F.conv2d with grouped fixed-kernel convs (binomial / Laplacian stencil): graph-clean.
F.interpolate(mode="bilinear", align_corners=False): graph-clean.
torch.einsum("cd,bdhw->bchw", ...) with fixed-matrix buffers: graph-clean.
torch.matmul, torch.log10, torch.pow(10.0, ...), torch.sin, torch.arange, .clamp, .expand().contiguous(): all graph-clean.
The pyramid level cap and the mode dispatch are Python ints / strings resolved at trace time, so dynamo specializes one path per module instance.

The pre-merge gate is tests/test_compile_clean.py's new test_harmonize_modes_have_no_disallowed_breaks parametrized over the three modes at prob=1.0 — the harmonize branch must be exercised, not the identity fast path.

Public surface

Zero changes to segpaste.__all__ and _EXPECTED_PUBLIC_API. HarmonizeConfig follows the sibling pattern of BatchedPlacementConfig, TileCompositorConfig, PanopticPasteConfig — reachable through BatchCopyPasteConfig.harmonize but not re-exported at top level. ImageHarmonizer is private under _internal.

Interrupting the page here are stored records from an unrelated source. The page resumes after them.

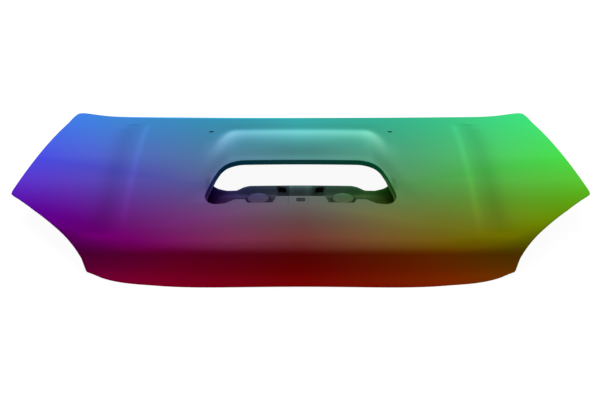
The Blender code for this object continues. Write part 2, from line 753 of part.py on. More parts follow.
def mastic_pad(name, x, y, skin_faces, frame_faces, look):
    """A drop of mastic that fills the gap between the frame's rim and the skin."""
    bm = bmesh.new()
    bmesh.ops.create_cone(bm, cap_ends=True, cap_tris=True, segments=12, radius1=MASTIC_DIAMETER / 2,
                          radius2=MASTIC_DIAMETER / 2, depth=1, matrix=Matrix.Translation((x, y, 0)))
    for vertex in bm.verts:
        between = skin_height(vertex.co.x, vertex.co.y) - (SKIN + RIM_GAP) / 2
        spot = Vector((vertex.co.x, vertex.co.y, between))
        if vertex.co.z > 0:
            vertex.co.z = skin_faces.ray_cast(spot, Vector((0, 0, 1)))[0].z - MASTIC_GAP
        else:
            vertex.co.z = frame_faces.ray_cast(spot, Vector((0, 0, -1)))[0].z + MASTIC_GAP
    add_object(name, mesh_from(bm, name), look)


def local_faces(piece):
    """A piece's finished faces in its own measure, for finding what lies over or under a point."""
    bpy.context.view_layer.update()
    return BVHTree.FromObject(piece, bpy.context.evaluated_depsgraph_get())


for old in list(bpy.data.objects):
    bpy.data.objects.remove(old)

parts = bpy.data.collections.new("car bonnet")
cutters = bpy.data.collections.new("cutters")
for group in (parts, cutters):
    bpy.context.scene.collection.children.link(group)
rest = bpy.data.objects.new("rest frame", None)
parts.objects.link(rest)

paint = material("faded paint", (0.22, 0.13, 0.14), 0.42, 0.0)
primer = material("frame paint", (0.11, 0.08, 0.085), 0.55, 0.0)
zinc = material("zinc plate", (0.55, 0.54, 0.50), 0.35, 1.0)
steel = material("bare steel", (0.40, 0.40, 0.41), 0.40, 1.0)
rubbery = material("mastic", (0.06, 0.06, 0.065), 0.85, 0.0)

# Outer panel
outer = add_object("outer_panel", mesh_from(make_skin(), "outer_panel"), paint)
add_mirror(outer)
add_sheet(outer, SKIN)
cuts = bmesh.new()
for side_x in (-JET_X, JET_X):
    place = Vector((side_x, JET_Y, skin_height(side_x, JET_Y)))
    cylinder(cuts, axes_at(place), JET_HOLE, -RIM_DEPTH, RIM_DEPTH)
slot_place = Vector((0, SLOT_Y, deck_height(0, SLOT_Y)))
box(cuts, axes_at(slot_place), (SLOT_WIDTH, SLOT_LENGTH), -RIM_DEPTH, RIM_DEPTH)
add_cut(outer, cutter(cuts, "skin holes"))
outer_faces = local_faces(outer)
corners = [vertex.co for vertex in outer.evaluated_get(bpy.context.evaluated_depsgraph_get()).data.vertices]
floor_z = min(corner.z for corner in corners)
middle_y = (min(corner.y for corner in corners) + max(corner.y for corner in corners)) / 2
rest.location = (0, -middle_y, -floor_z)

# Inner frame
inner = add_object("inner_panel", mesh_from(make_frame(floor_z), "inner_panel"), primer)
add_mirror(inner)
add_sheet(inner, FRAME_SHEET)
hinge_planes = {}
for side_name, sign in (("left", -1), ("right", 1)):
    place, normal = flat_pad(pad_corners(HINGE_PAD), REAR_CHANNEL_DEPTH)
    flip = Vector((sign, 1, 1))
    hinge_planes[side_name] = axes_at(place * flip, normal * flip)
stay_place, stay_normal = flat_pad(pad_corners(STAY_PAD), CHANNEL_DEPTH)
stay_plane = axes_at(stay_place * Vector((-1, 1, 1)), stay_normal * Vector((-1, 1, 1)))
striker_plane = axes_at(Vector((0, STRIKER_Y, STRIKER_PAD_Z)))
hinge_holes = [(0, -HINGE_HOLE_PITCH / 2), (0, HINGE_HOLE_PITCH / 2)]
striker_holes = [(-STRIKER_BOLT_PITCH / 2, 0), (STRIKER_BOLT_PITCH / 2, 0)]

cuts = bmesh.new()
outlines = [window_outline(area) for area in WINDOW_PLATEAUS.values()]
outlines += [[Vector((-p.x, p.y)) for p in reversed(outline)] for outline in outlines]
half, (low_y, high_y) = FRAME_OPENING_HALF, FRAME_OPENING_Y
outlines.append(rounded_outline([(Vector((x, y)), True) for x, y in (
    (-half, low_y), (half, low_y), (half, high_y), (-half, high_y))], WINDOW_RADIUS))
for outline in outlines:
    cuts.from_mesh(outline_prism(outline, "window"))
for plane in hinge_planes.values():
    for x, y in hinge_holes:
        cylinder(cuts, plane @ Matrix.Translation((x, y, 0)), BOLT_HOLE, -PLATE * 2, PLATE * 2)
for x, y in striker_holes:
    cylinder(cuts, striker_plane @ Matrix.Translation((x, y, 0)), BOLT_HOLE, -PLATE * 2, PLATE * 2)
cylinder(cuts, stay_plane, STAY_HOLE, -PLATE * 2, PLATE * 2)
for side_x in (-JET_ACCESS_X, JET_ACCESS_X):
    place = Vector((side_x, JET_Y, skin_height(side_x, JET_Y) - CHANNEL_DEPTH))
    cylinder(cuts, axes_at(place), JET_ACCESS_HOLE, -CHANNEL_DEPTH / 2, CHANNEL_DEPTH / 2)
add_cut(inner, cutter(cuts, "frame holes"))
holes = bmesh.new()
for x in (-COLLAR_HOLE_X, COLLAR_HOLE_X):
    place = Vector((x, OPENING_PLATEAU[2], deck_height(x, OPENING_PLATEAU[2]) - COLLAR_HOLE_DEPTH))
    box(holes, axes_at(place), (COLLAR_HOLE[0], CHANNEL_DEPTH), -COLLAR_HOLE[1] / 2, COLLAR_HOLE[1] / 2)
add_cut(inner, cutter(holes, "collar holes"))

# Hinge hardware, on the frame's rear pads
for side_name, plane in hinge_planes.items():
    seat = plane @ Matrix.Translation((0, 0, GAP))
    plate("hinge_reinforcement_" + side_name, seat, HINGE_PLATE, PLATE, hinge_holes, BOLT_HOLE, zinc)
    for place_name, (x, y) in zip(("front", "rear"), hinge_holes):
        seat = plane @ Matrix.Translation((x, y, 2 * GAP + PLATE))
        nut("hinge_nut_%s_%s" % (side_name, place_name), seat, zinc)

# Striker, bolted through the frame's front pad
above = striker_plane @ Matrix.Translation((0, 0, GAP))
plate("striker_reinforcement", above, STRIKER_REINFORCEMENT, PLATE, striker_holes, BOLT_HOLE, zinc)
plate_bottom = -FRAME_SHEET - GAP - STRIKER_PLATE_SHEET
below = striker_plane @ Matrix.Translation((0, 0, plate_bottom))
plate("striker_plate", below, STRIKER_PLATE, STRIKER_PLATE_SHEET, striker_holes, BOLT_HOLE, zinc)
striker_loop(STRIKER_PAD_Z + plate_bottom - GAP, steel)
nut_seat = 2 * GAP + PLATE
for side_name, (x, y) in zip(("left", "right"), striker_holes):
    nut("striker_nut_" + side_name, striker_plane @ Matrix.Translation((x, y, nut_seat)), zinc)
    head_seat = plate_bottom - GAP
    length = nut_seat + NUT_HEIGHT + BOLT_TIP - head_seat
    bolt("striker_bolt_" + side_name, striker_plane @ Matrix.Translation((x, y, head_seat)), length, zinc)

# Plate round the hole that the stay rod hooks into
plate("stay_reinforcement", stay_plane @ Matrix.Translation((0, 0, GAP)), STAY_PLATE, PLATE, [(0, 0)],
      STAY_HOLE, zinc)

# Mastic drops between the frame's rims and the skin
inner_faces = local_faces(inner)
number = 0
for column, row in MASTIC_PLACES:
    spot = plan_point(column, row)
    for sign in (-1, 1):
        number += 1
        mastic_pad("mastic_pad_%02d" % number, sign * spot.x, spot.y, outer_faces, inner_faces, rubbery)
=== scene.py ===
# %% [markdown]
# # A car bonnet, pressed from two sheets
# A bonnet is a thin painted skin with its edge folded round a second pressed sheet, the inner frame.
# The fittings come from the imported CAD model. The two sheets are made again here from the model's sizes,
# with a fine mesh, soft radii, a slightly deeper rim at the opening and lower front corners. Each surface
# gets a finish made from nodes.

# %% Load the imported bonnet
import math

import bmesh
import bpy
import numpy as np
from mathutils import Matrix, Vector


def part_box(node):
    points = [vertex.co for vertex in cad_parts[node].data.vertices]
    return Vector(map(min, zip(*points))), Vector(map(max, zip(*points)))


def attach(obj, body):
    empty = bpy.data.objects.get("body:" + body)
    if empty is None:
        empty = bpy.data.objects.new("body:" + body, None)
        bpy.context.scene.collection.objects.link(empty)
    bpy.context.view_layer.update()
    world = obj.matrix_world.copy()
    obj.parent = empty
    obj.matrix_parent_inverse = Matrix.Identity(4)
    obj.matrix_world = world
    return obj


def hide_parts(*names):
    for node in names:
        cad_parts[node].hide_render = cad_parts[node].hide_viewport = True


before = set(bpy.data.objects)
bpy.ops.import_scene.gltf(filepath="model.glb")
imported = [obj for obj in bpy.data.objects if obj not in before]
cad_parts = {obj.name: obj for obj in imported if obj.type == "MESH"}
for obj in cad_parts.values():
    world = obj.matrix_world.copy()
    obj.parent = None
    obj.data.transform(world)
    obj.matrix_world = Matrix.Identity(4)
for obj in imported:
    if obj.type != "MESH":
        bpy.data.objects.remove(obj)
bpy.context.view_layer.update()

# %% [markdown]
# ## Sizes
# These are the numbers of the pressed shapes, in metres. The shapes are worked out round the car's
# middle line at the height of the drawing, and REST then lifts them to where the bonnet lies on the floor.

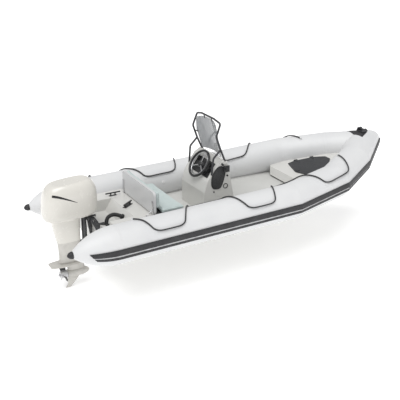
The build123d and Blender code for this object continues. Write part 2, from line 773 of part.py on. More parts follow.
# ---------------------------------------------------------------- bench
def seat():
    outer = block(-SEAT_HALF, SEAT_HALF, SEAT_FRONT_Y + 25, SEAT_BACK_Y, 380, SEAT_BASE_TOP)
    inner = block(-SEAT_HALF + 10, SEAT_HALF - 10, SEAT_FRONT_Y + 35, SEAT_BACK_Y - 10, 370,
                  SEAT_BASE_TOP - 10)
    mouth = block(-SEAT_HALF + 60, SEAT_HALF - 60, SEAT_FRONT_Y + 75, SEAT_BACK_Y - 70, 560, 620)
    below = block(-700, 700, 300, 1000, 300, 380) + prism_x(
        [(300, 300), (1000, 300), (1000, deck_height(1000) + 0.3), (300, deck_height(300) + 0.3)],
        -700, 700)
    base = (outer - inner - mouth) - below
    save("seat_base", base)
    board_low = SEAT_BASE_TOP + 0.4
    board = block(-SEAT_HALF, SEAT_HALF, SEAT_FRONT_Y + 26, SEAT_BACK_Y, board_low,
                  board_low + SEAT_BOARD)
    hinge_y, hinge_z = SEAT_HINGE_Y, board_low + SEAT_BOARD / 2
    posts = []
    for x in (-300.0, 300.0):
        leaf = rod((x - 20, hinge_y, hinge_z), (x + 20, hinge_y, hinge_z), 6)
        leaf += block(x - 20, x + 20, hinge_y, SEAT_FRONT_Y + 30, hinge_z - 3, hinge_z + 3)
        board += leaf - rod((x - 30, hinge_y, hinge_z), (x + 30, hinge_y, hinge_z), 3 + RUNNING_GAP)
        post = rod((x - 42, hinge_y, hinge_z), (x + 42, hinge_y, hinge_z), 3)
        for x0 in (x - 32, x + 32):
            post += block(x0 - 11, x0 + 11, hinge_y - 6, SEAT_FRONT_Y + 24.7, 560, hinge_z)
            post += rod((x0 - 11, hinge_y, hinge_z), (x0 + 11, hinge_y, hinge_z), 6)
        posts.append(post)
    save("seat_board", board)
    save("seat_hinges", *posts)
    seat_soft_parts(board_low + SEAT_BOARD)
    backrest_arms(board_low + SEAT_BOARD)


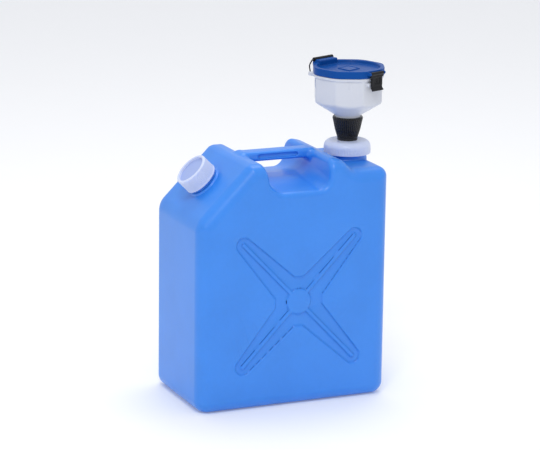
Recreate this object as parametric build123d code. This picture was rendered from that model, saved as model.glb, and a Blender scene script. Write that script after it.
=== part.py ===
from build123d import *
import math
import os

# ---------------------------------------------------------------- driving dimensions (mm)
# Frame: origin on the ground under the middle of the can, +X along its width towards the
# filler neck, -Y out of its front face, +Z up.

wall = 2.5                    # blow-moulded wall

can_width = 350.0
can_depth = 206.0
shoulder_height = 423.0       # flat top of both shoulders
platform_height = 401.5       # lower top round the filler neck
slope_offset = 503.0          # the 45 degree end face lies on z - x = slope_offset
ramp_top_x = 94.0
ramp_foot_x = 105.0
ramp_foot_height = 412.0
platform_start_x = 111.0
cap_room_radius = 42.5        # hollow in the ramp round the filler cap, and how far it flares
cap_room_flare = 6.0
cap_room_height = 30.0
outline_radius = 20.0         # long edges of the front and back faces
base_corner_radius = 18.0
slope_radius = 10.0
end_corner_radius = 19.0
shoulder_radius = 6.0
ramp_radius = 10.0

trough_left_x = -45.0         # finger trough under the handle
trough_left_top_x = -58.0
trough_right_x = 62.0
trough_right_top_x = 65.5
trough_floor_height = 382.0
trough_floor_drop = 10.0      # fall of the trough's floor from the handle to the can's face
trough_corner_radius = 20.0
trough_top_height = 440.0

handle_half_depth = 15.0
handle_bottom = 409.5
handle_top = 426.5
handle_end_x = 76.0
handle_edge_radius = 5.0
handle_groove_left = -33.5
handle_groove_right = 40.5
handle_groove_height = 418.0
handle_groove_width = 7.0
handle_groove_depth = 5.0

cross_x = 7.0                 # pressed cross on both broad faces
cross_z = 183.0
cross_depth = 2.0
cross_tip_x = 101.5
cross_tip_z = 106.0
cross_tip_radius = 13.5
cross_notch = 43.0            # distance of the four flats from the middle
cross_notch_half = 8.0
cross_rib_width = 7.5
cross_rib_tip = 0.98          # rib length as a share of the arm
cross_disc_radius = 22.5

filler_x = 140.0              # upright neck
filler_ring_radius = 34.0
filler_ring_top = 403.5
filler_skirt_bottom = 382.5     # the neck's wall is carried down the can's rounded end
filler_bore_bottom = 388.0
filler_neck_radius = 33.5
filler_bead_radius = 35.0
filler_bead_bottom = 412.0
filler_bead_top = 415.0
filler_neck_top = 426.5
filler_bore_radius = 30.0

pour_base = (-125.0, 0.0, 378.0)   # where the sloping neck's axis leaves the slope
pour_ring_radius = 29.5
pour_ring_height = 3.5
pour_neck_radius = 24.5
pour_bead_radius = 26.5
pour_bead_bottom = 12.0
pour_bead_height = 2.5
pour_neck_height = 27.5
pour_bore_radius = 21.5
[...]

The type-system change (the new Literal["reinhard", "multiband", "poisson"] on HarmonizeConfig.mode) is additive per ADR-0001 Part (i): no existing config field changes shape or default. Constructing BatchCopyPasteConfig() produces the same module behavior as v0.3.0.

Dependencies

No additions to pyproject.toml. No new optional-dependency group; no [harmonize] extras (one was never created). No model weights, no licensed binaries, no impact on scripts/check_no_binaries.py.

Dead code removal

src/segpaste/processing/ is deleted in this ADR's PR. The subpackage held pre-v0.3.0 per-image ([C, H, W] shape) blending utilities (alpha_blend, gaussian_blend, blend_with_mode, create_smooth_mask_border) plus boxes_to_masks / compute_mask_area helpers, and was orphaned from the GPU pipeline since v0.3.0. The single remaining call site (_internal/invariants/instance.py's use of compute_mask_area) is inlined to masks.to(torch.bool).sum(dim=(1, 2)). Per ADR-0003's hard-deprecation stance, the subpackage is removed outright rather than soft-deprecated.

Tests

tests/test_harmonize.py covers:

test_prob_zero_returns_warped_unchanged per mode — fast-path identity.
test_prob_one_changes_warped per mode — harmonize branch fires.
test_bernoulli_per_image_mixing per mode — per-image bernoulli does populate both arms at prob=0.5 with B=32.
test_reinhard_uniform_to_uniform_matches_target_color — Reinhard pulls uniform-color source toward uniform-color target's mean.
test_multiband_seam_is_smoother_than_alpha — multi-band reduces seam gradient magnitude vs. hard alpha at the paste boundary.
test_poisson_outside_mask_close_to_target — Poisson solution stays near the target outside the paste mask (bounded global-solve bleed).
test_output_shape_dtype_preserved, test_output_in_unit_range per mode — RGB stays clamped.
test_multiband_pyramid_caps_for_small_images — the floor(log2(min(H,W))) - 1 cap kicks in for sub-32px fixtures.
test_dst_matrix_is_orthonormal, test_dst_eigenvalues_strictly_positive — math primitives.
test_config_rejects_unknown_mode, ..._extra_fields, ..._prob_out_of_range — Pydantic validation.
tests/test_compile_clean.py::test_harmonize_modes_have_no_disallowed_breaks — compile-clean regression per mode.

Out of scope

External harmonization tiers — the Harmonizer model, DCCF, OpenCV seamlessClone — are explicitly out of scope. If a downstream user demonstrates a measurable gap that the in-graph torch-native methods can't close, a follow-up ADR can revisit. Until then, the door stays closed.

The per-bbox formulation of Poisson cloning (DST on the bbox-of-mask rectangle with Dirichlet conditions from the target's bbox boundary) is also out of scope. The full-image formulation chosen here is the only formulation that batches cleanly without per-image variable-bbox loops in the compiled forward.

Status

Accepted. Implementation lands in this PR.